Tenerife South Airport
Tenerife South Airport

The Canary Islands Government has reached an agreement with the Partido Popular (currently governing Spain in minority), to increase the subvention on inter-island flights and ferries from 50% to 75% for Canary Island Residents. If the proposal is ratified, the Government have said they will keep a close eye on the Airlines to make sure that they don’t increase prices, and that the subsidies are passed on to the consumer.

Sex on the Beach

A scandal erupted in Gran Canaria when a video of a gay couple having sex on a very crowded Playa del Ingles during Maspalomas Gay Pride went viral.
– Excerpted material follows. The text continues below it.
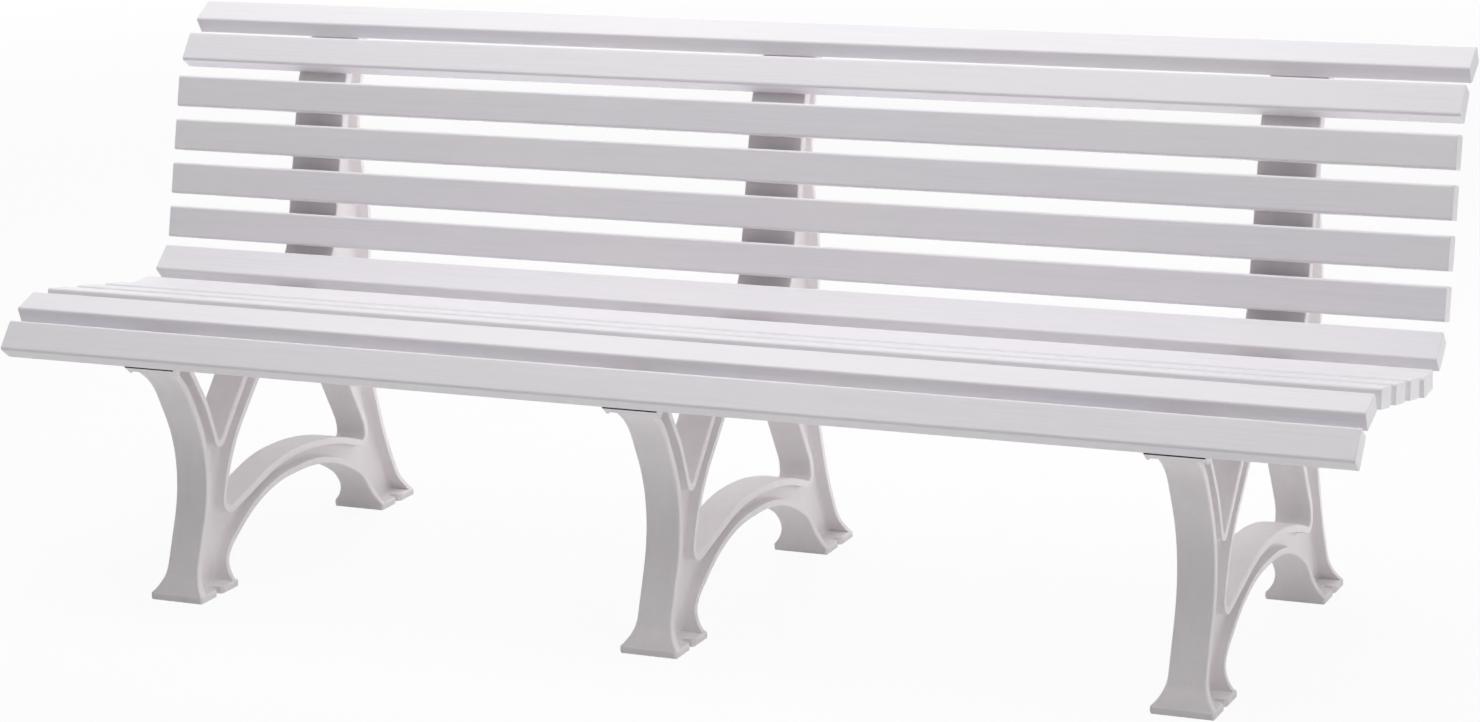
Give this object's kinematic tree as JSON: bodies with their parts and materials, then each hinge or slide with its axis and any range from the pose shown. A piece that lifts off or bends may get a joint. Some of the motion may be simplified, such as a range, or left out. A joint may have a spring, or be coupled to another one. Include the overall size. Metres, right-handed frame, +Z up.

The local council described the event as “an isolated incident” and stated that those responsible for the video should have alerted the Police rather than record a video and share it on the internet.

Fraudulent Food Poisoning Claims

Canary Islands Hotels have seen a dramatic rise in fraudulent food poisoning claims by British Tourists, with claims worth over €12,000,000 in the last year alone. Law firms in the UK have encouraged British Tourists to make the claims, which need little more than a receipt from a Spanish pharmacy to proceed. Since the claim is made against the tour operator, the Hotel has little recourse, as the cost of the settlement is deducted by the tour operator. While some UK tabloids claimed that Spanish All-inclusive Hotels were set to ban British Tourists, Spanish Hoteliers have instead announced the they will be taking legal action against the fraudulent claimants.

Housing Crisis

The growing inaccessibility to housing has been under the spotlight this month. A huge increase in properties being rented out to tourists via Airbnb (mostly illegally) has led to a shortage in long-term rentals in areas such as Lanzarote, Corralejo in Fuerteventura and Las Canteras in Las Palmas. Long-term rental prices have increased by more than 10% in the last year, putting enormous pressure on local workers who have suffered stagnant wages for years. The number of new mortgages fell by a staggering 42% in March 2017 in the Canary Islands, when the rate of new mortgages has increased everywhere else in Spain (mostly substantially).